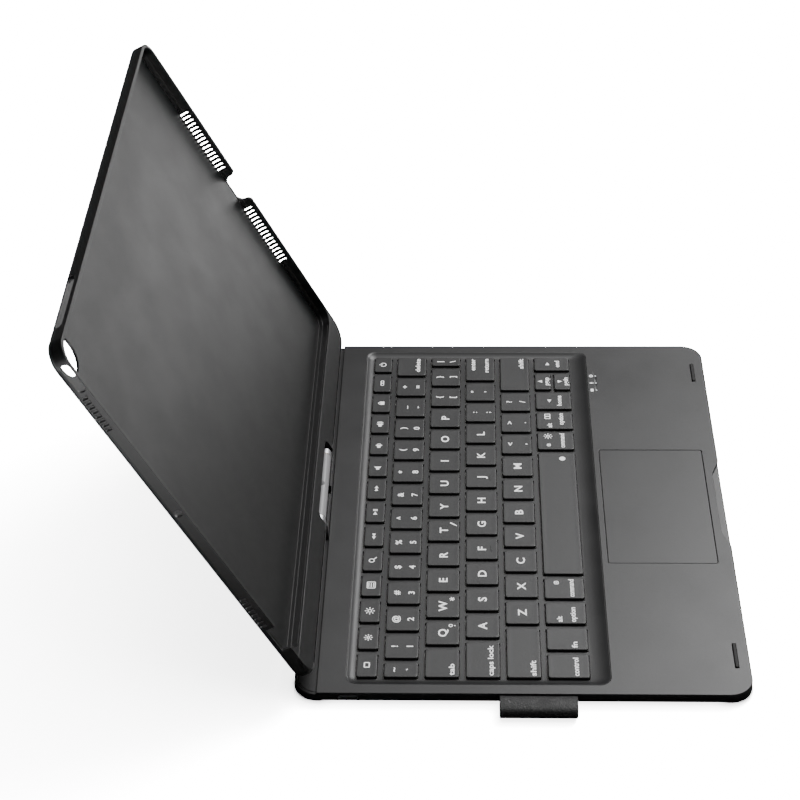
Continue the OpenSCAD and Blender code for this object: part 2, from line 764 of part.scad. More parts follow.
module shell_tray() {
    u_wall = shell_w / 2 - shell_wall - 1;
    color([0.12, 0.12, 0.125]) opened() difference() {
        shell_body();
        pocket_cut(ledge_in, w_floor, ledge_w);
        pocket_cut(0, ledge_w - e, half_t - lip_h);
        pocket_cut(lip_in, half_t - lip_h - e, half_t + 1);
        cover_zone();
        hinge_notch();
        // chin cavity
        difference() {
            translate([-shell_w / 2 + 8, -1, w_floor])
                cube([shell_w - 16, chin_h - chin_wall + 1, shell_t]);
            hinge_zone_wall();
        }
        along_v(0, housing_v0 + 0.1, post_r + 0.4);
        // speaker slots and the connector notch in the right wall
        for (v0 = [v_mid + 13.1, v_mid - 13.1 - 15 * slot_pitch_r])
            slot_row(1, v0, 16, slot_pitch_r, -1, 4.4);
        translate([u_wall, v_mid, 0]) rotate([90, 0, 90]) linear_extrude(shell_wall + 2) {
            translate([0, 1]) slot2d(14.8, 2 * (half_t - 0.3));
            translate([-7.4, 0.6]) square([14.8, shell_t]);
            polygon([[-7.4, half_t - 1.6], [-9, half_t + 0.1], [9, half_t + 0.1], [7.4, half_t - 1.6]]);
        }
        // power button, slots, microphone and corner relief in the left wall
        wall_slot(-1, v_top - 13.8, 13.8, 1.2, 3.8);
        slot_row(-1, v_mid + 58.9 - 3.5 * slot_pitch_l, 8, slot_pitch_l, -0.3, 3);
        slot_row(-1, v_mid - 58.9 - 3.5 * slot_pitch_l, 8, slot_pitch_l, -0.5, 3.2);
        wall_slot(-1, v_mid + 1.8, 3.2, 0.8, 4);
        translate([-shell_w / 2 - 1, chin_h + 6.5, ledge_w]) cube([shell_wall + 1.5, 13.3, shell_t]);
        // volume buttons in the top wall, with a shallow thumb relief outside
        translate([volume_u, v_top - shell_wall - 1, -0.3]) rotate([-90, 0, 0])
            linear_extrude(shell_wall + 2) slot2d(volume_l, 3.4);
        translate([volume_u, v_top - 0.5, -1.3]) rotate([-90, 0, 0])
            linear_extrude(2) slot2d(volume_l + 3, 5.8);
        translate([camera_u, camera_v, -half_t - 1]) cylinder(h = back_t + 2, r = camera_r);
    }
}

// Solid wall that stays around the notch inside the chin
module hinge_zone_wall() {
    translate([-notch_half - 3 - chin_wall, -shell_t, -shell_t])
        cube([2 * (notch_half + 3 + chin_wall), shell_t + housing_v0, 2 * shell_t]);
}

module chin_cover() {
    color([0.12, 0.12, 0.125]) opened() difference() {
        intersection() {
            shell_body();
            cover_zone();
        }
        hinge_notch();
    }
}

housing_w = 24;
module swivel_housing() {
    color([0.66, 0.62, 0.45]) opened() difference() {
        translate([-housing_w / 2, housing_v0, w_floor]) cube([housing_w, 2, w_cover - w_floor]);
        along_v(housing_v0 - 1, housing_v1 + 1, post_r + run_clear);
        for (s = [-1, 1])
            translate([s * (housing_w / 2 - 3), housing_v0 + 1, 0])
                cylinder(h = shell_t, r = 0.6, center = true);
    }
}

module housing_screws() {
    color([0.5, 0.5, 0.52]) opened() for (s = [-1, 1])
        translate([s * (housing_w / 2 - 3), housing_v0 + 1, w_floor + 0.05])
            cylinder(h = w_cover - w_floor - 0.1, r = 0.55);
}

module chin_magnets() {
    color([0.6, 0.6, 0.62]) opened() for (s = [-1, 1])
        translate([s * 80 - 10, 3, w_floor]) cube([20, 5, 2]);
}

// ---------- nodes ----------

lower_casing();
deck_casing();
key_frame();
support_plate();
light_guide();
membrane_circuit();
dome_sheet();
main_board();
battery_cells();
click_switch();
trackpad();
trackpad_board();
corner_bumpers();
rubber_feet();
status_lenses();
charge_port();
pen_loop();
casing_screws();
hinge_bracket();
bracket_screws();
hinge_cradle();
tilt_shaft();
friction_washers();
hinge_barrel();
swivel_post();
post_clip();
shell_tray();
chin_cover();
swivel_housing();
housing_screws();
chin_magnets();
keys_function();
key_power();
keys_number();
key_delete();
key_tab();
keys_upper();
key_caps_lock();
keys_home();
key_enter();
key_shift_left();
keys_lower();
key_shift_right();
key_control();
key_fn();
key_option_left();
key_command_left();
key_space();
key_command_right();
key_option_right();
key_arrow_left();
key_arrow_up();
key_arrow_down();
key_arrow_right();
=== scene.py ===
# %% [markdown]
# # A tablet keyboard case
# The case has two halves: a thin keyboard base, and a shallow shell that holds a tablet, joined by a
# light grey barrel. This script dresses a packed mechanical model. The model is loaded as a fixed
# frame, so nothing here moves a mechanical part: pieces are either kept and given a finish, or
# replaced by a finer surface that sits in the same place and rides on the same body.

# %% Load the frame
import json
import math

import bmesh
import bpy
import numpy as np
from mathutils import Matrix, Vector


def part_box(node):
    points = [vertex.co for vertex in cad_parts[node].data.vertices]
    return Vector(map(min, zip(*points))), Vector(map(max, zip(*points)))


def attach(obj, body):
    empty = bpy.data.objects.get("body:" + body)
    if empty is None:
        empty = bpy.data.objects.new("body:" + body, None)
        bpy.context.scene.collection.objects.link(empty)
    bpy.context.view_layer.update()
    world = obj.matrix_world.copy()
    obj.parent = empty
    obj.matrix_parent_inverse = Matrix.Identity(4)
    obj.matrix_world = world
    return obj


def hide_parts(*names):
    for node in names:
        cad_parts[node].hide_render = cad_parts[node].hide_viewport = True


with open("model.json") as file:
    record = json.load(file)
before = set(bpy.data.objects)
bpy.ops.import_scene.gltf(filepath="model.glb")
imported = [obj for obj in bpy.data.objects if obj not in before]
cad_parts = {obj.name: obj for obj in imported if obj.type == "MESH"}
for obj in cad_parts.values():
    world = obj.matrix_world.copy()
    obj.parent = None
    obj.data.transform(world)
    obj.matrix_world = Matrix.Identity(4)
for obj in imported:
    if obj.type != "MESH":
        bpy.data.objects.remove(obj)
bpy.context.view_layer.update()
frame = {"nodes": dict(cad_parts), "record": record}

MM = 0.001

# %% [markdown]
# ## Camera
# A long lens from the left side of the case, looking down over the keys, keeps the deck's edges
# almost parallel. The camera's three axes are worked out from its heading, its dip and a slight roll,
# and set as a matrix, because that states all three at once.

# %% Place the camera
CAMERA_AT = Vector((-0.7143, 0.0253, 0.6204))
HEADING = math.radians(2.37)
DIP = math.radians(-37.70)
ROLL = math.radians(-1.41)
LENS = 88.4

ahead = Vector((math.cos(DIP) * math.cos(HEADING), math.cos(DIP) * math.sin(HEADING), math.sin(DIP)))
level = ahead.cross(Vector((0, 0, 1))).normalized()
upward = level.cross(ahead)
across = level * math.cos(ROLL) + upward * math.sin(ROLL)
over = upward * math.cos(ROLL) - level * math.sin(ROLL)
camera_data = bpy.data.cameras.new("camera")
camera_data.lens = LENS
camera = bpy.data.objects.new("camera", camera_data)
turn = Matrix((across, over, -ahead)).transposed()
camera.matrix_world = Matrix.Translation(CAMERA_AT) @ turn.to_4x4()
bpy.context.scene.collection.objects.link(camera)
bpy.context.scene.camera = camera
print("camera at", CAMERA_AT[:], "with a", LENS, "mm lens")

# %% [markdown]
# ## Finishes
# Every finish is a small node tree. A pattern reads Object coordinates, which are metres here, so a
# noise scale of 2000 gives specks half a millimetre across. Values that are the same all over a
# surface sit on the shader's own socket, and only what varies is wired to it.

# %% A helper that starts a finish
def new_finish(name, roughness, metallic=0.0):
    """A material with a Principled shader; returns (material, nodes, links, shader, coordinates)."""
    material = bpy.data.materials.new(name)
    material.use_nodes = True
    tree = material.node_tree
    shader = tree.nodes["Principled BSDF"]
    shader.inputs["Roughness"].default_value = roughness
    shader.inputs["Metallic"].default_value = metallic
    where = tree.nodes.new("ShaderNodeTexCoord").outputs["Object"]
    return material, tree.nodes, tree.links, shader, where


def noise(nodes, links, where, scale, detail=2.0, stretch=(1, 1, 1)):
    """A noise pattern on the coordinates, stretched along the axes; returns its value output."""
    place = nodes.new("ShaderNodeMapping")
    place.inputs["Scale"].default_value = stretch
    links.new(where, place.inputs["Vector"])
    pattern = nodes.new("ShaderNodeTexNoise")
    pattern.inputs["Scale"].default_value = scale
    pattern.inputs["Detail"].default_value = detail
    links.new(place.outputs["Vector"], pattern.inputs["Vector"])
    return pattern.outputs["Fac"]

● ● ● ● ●

* Exercise brief *
What is the number of lines that hold the string "points"? Give it alone.

* Final answer *
2